About

My research interests include the discourse of exile, the making of orthodoxy and heresy, and gendered violence in late antiquity.

Education

BA Colorado Christian University 2004

MTS Duke Divinity School 2006

*Certificate in Women’s Studies, Duke University

PhD Drew University 2013

*Certificate in Gender and Women’s Studies

Publications

“Receptions of Exile: Athanasius of Alexandria’s legacy,” in Clerical Exile in Late Antiquity edited by Julia Hillner, Joerg Ulrich, and Jakob Engberg (Peter Lang Publishing, 2016).

“Diagnosing Heresy: Ps.-Martyrius’s Funerary Speech for John Chrysostom” Journal of Early Christian Studies 24.3 (Fall 2016): 395-418.

“Heroic Bishops: Hilary of Poitiers’s exilic discourse” Vigiliae Christianae 70.2 (2016): 155-174.

 

Projects

Forthcoming Book (April, 2019) with UCPress

Bishops in Flight: Exilic Discourse in Late Antiquity

pre-order the book here

Abstract:

Flight during times of persecution has a long and fraught history in early Christianity. Writing in the third century, Tertullian of Carthage argued that bishops who flee are cowards or, worse yet, heretics. By the fourth century, the terms of persecution changed as Christianity became the favored cult of the Roman Empire.
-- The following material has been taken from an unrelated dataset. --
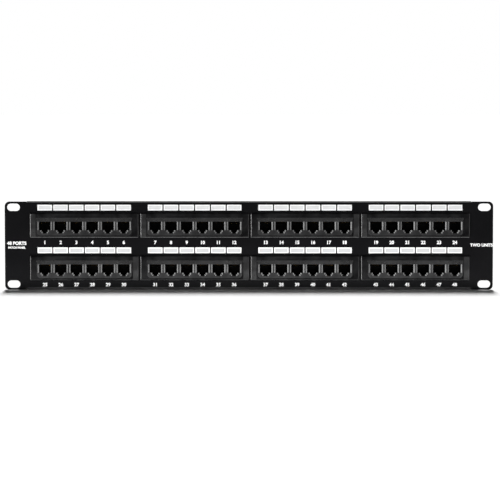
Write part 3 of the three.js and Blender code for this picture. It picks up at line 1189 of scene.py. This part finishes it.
# Plain generic wording on the ears: the words, their centre in X and Z, their height and their boldness.
EAR_WORDS = (
    ("48 PORTS", -229.5 * MM, 2.6 * MM, 3.2 * MM, 0.2 * MM),
    ("PATCH PANEL", -229.5 * MM, -1.8 * MM, 1.9 * MM, 0.14 * MM),
    ("TWO UNITS", 230.0 * MM, 0.8 * MM, 2.9 * MM, 0.18 * MM),
)


def ink_piece(bm, name):
    piece = object_from(bm, name, WHITE_INK, FIELD_INK, SHADED_FIELD_INK)
    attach(piece, ROOT)


def writing_boxes():
    """A bright white border and, inside it, a duller field that takes a pen."""
    bm = bmesh.new()
    width, height = WRITING_BOX
    field = (width - 2 * WRITING_BORDER, height - 2 * WRITING_BORDER)
    for middle in module_centre.values():
        # The lower row's fields take the duller ink, a painted shade against the table lamps' extra light.
        field_ink = UPPER_FIELD if middle.z > 0 else SHADED_LOWER_FIELD
        for offset in port_offsets:
            centre = (middle.x + offset, middle.z + WRITING_BOX_RISE)
            outline = rounded_rectangle(width, height, [WRITING_BOX_CORNER] * 4, centre, steps=3)
            add_prism(bm, outline, 1, PLATE_FRONT - INK, PLATE_FRONT + INK / 2, WHITE)
            outline = rounded_rectangle(*field, [FIELD_CORNER] * 4, centre, steps=3)
            add_prism(
                bm, outline, 1, PLATE_FRONT - 1.5 * INK, PLATE_FRONT - INK / 2, field_ink
            )
    ink_piece(bm, "writing_boxes")


def add_text(bm, words, centre_x, centre_z, height, boldness):
    """Lettering as thin ink, with its capitals the given height and its middle at the centre."""
    curve = bpy.data.curves.new("text", "FONT")
    curve.body = words
    curve.align_x = "CENTER"
    curve.size = height / CAPITAL_SHARE
    curve.offset = boldness
    curve.resolution_u = 3
    curve.extrude = INK / 2
    text = bpy.data.objects.new("text", curve)
    bpy.context.scene.collection.objects.link(text)
    bpy.context.view_layer.update()
    graph = bpy.context.evaluated_depsgraph_get()
    mesh = bpy.data.meshes.new_from_object(text.evaluated_get(graph))
    turn = Matrix.Rotation(math.pi / 2, 4, "X")
    place = Matrix.Translation((centre_x, PLATE_FRONT - INK / 2, centre_z - height / 2))
    mesh.transform(place @ turn)
    bm.from_mesh(mesh)
    bpy.data.objects.remove(text)
    bpy.data.meshes.remove(mesh)


def port_numbers():
    bm = bmesh.new()
    for number, middle in module_centre.items():
        drop = UPPER_NUMBER_DROP if middle.z > 0 else LOWER_NUMBER_DROP
        for i, offset in enumerate(port_offsets):
            port = (number - 1) * PORTS_PER_MODULE + i + 1
            add_text(
                bm,
                str(port),
                middle.x + offset,
                middle.z - drop,
                NUMBER_HEIGHT,
                NUMBER_BOLDNESS,
            )
    ink_piece(bm, "port_numbers")


def ear_words():
    bm = bmesh.new()
    for line in EAR_WORDS:
        add_text(bm, *line)
    ink_piece(bm, "ear_words")


writing_boxes()
port_numbers()
ear_words()


# ---------- Studio ----------

VIEW_WIDTH = 494.4 * MM  # what the camera's frame spans at the panel
SENSOR_WIDTH = 36  # the camera's own unit, millimetres
CAMERA_DISTANCE = 3.0
CAMERA_ELEVATION = math.radians(5)
AIM = Vector((1.04 * MM, PLATE_FRONT, -4.2 * MM))
FLOOR_LEVEL = plate_low.z
FLOOR_REACH = 4.0
FLOOR_THICKNESS = 0.05
SKY_DISTANCE = 30
SKY_ELEVATION = math.radians(62)
TABLE_LAMP_LEVEL = FLOOR_LEVEL + 1 * MM


def floor():
    bm = bmesh.new()
    add_box(
        bm,
        (-FLOOR_REACH, -FLOOR_REACH, FLOOR_LEVEL - FLOOR_THICKNESS),
        (FLOOR_REACH, FLOOR_REACH, FLOOR_LEVEL),
    )
    shader = Shader("pale_floor", (0.9, 0.9, 0.9), 0.8, specular=0.0)
    piece = object_from(bm, "floor", shader.material)


def softbox(name, location, target, size, power):
    """A white rectangular lamp that faces the target. The camera doesn't see it."""
    light = bpy.data.lights.new(name, "AREA")
    light.shape = "RECTANGLE"
    light.size, light.size_y = size
    light.energy = power
    lamp = bpy.data.objects.new(name, light)
    lamp.location = location
    direction = Vector(target) - Vector(location)
    lamp.rotation_euler = direction.to_track_quat("-Z", "Y").to_euler()
    bpy.context.scene.collection.objects.link(lamp)
    lamp.visible_camera = False


def surroundings():
    """A white background that lights nothing: only the softboxes and the floor shape the object."""
    world = bpy.data.worlds.new("studio")
    bpy.context.scene.world = world
    world.use_nodes = True
    background = world.node_tree.nodes["Background"]
    background.inputs["Color"].default_value = (1, 1, 1, 1)
    background.inputs["Strength"].default_value = 1.0
    world.cycles_visibility.diffuse = False
    world.cycles_visibility.glossy = False
    world.cycles_visibility.transmission = False


def camera():
    data = bpy.data.cameras.new("camera")
    data.sensor_width = SENSOR_WIDTH
    data.lens = SENSOR_WIDTH * CAMERA_DISTANCE / VIEW_WIDTH
    data.clip_start = 0.05
    data.clip_end = 50
    eye = bpy.data.objects.new("camera", data)
    back = Vector((0, -math.cos(CAMERA_ELEVATION), math.sin(CAMERA_ELEVATION)))
    eye.location = AIM + back * CAMERA_DISTANCE
    eye.rotation_euler = (-back).to_track_quat("-Z", "Y").to_euler()
    bpy.context.scene.collection.objects.link(eye)
    bpy.context.scene.camera = eye


camera()
floor()
surroundings()
# High and far behind: it lights the whole floor evenly and throws the panel's soft shadow forward.
sky_place = (0, SKY_DISTANCE * math.cos(SKY_ELEVATION), SKY_DISTANCE * math.sin(SKY_ELEVATION))
softbox("sky", sky_place, (0, 0, 0), (3, 13.5), 12000)
# Low at both sides: they show in the sockets' splayed walls and the bezels' rounded ends.
softbox("left", (-3.75, -1.42, 0.19), (0, 0, 0), (1.6, 0.46), 38)
softbox("right", (3.75, -1.42, 0.19), (0, 0, 0), (1.6, 0.46), 11)
# Low and further round to the front, for the ink and the faces.
softbox("fill_left", (-0.92, -0.92, 0.02), (0, 0, 0), (0.5, 0.12), 3)
softbox("fill_right", (0.92, -0.92, 0.02), (0, 0, 0), (0.5, 0.12), 2.5)
# In front and above, for the strips that lean back.
softbox("front", (0, -1.55, 0.6), (0, 0, 0), (1.8, 0.3), 1.1)
# Nearly level with the sockets, so that a little light reaches the contacts inside.
softbox("front_low", (0, -2.6, 0.3), (0, 0, 0), (0.9, 0.12), 1.2)
# A glow from the table top just in front, strongest low on the panel.
softbox("table", (0, -0.085, TABLE_LAMP_LEVEL), (0, -0.085, 1), (0.6, 0.13), 0.15)
# A narrow strip of it close to the steel, for the band under the lower numbers.
softbox("table_near", (0, -0.028, TABLE_LAMP_LEVEL), (0, -0.028, 1), (0.5, 0.03), 0.16)
bpy.context.scene.view_settings.view_transform = "Standard"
This transition was by no means a smooth one, and bishops often found themselves in exile when they fell out of favor with the dominant political party. Bishops in Flight examines the various ways episcopal leaders both appealed to and altered the discourse of Christian flight to defend their status as purveyors of Christian truth even when the fact of their exiles appeared to condemn them. This book shows how episcopal exile took on new discursive meanings at the turn of the fourth century that helped to define what would later be deemed Christian orthodoxy. Two figures in particular stand out: Athanasius of Alexandria and John Chrysostom. Although each bishop was initially cast as a heretic and sent into exile, both live on as champions of orthodoxy within the pro-Nicene memory.

 

Rather than reassert a triumphal narrative of Christianity, I consistently show how episcopal exile undercuts the orthodox as it simultaneously seeks to reinforce its claims. Both Eusebius of Nicomedia and Meletius of Antioch, for instance, serve as counter-cases that demonstrate this point. Unlike Athanasius and John, these two exiles do not live on in the orthodox memory. As the chief episcopal opponent of Athanasius, Eusebius’s exile is overshadowed by his villainous activities. And Meletius of Antioch’s exilic legacy is marred by his questionable election by the non-Nicene community. It quickly becomes clear that not all stories of Christian flight are created equal.

 

The discourse of exile was carefully constructed within heresiological discourse to present a pro-Nicene orthodoxy that appeared to have been already realized. By pointing out the various rhetorical strategies used to define and defend exile, we see a much more complicated picture. Most scholars have looked at episcopal exile strictly as a social phenomenon, but this book argues that we must also pay attention to exile as a discursive strategy. This shift in approach makes us aware of how the theological discourse and rhetoric of orthodoxy and heresy deployed by Christian authors was adapted to respond to the phenomenal instability of this historical moment. The story of fleeing bishops continued to play a significant role in how Christianity would be defined — just not in the ways we might expect.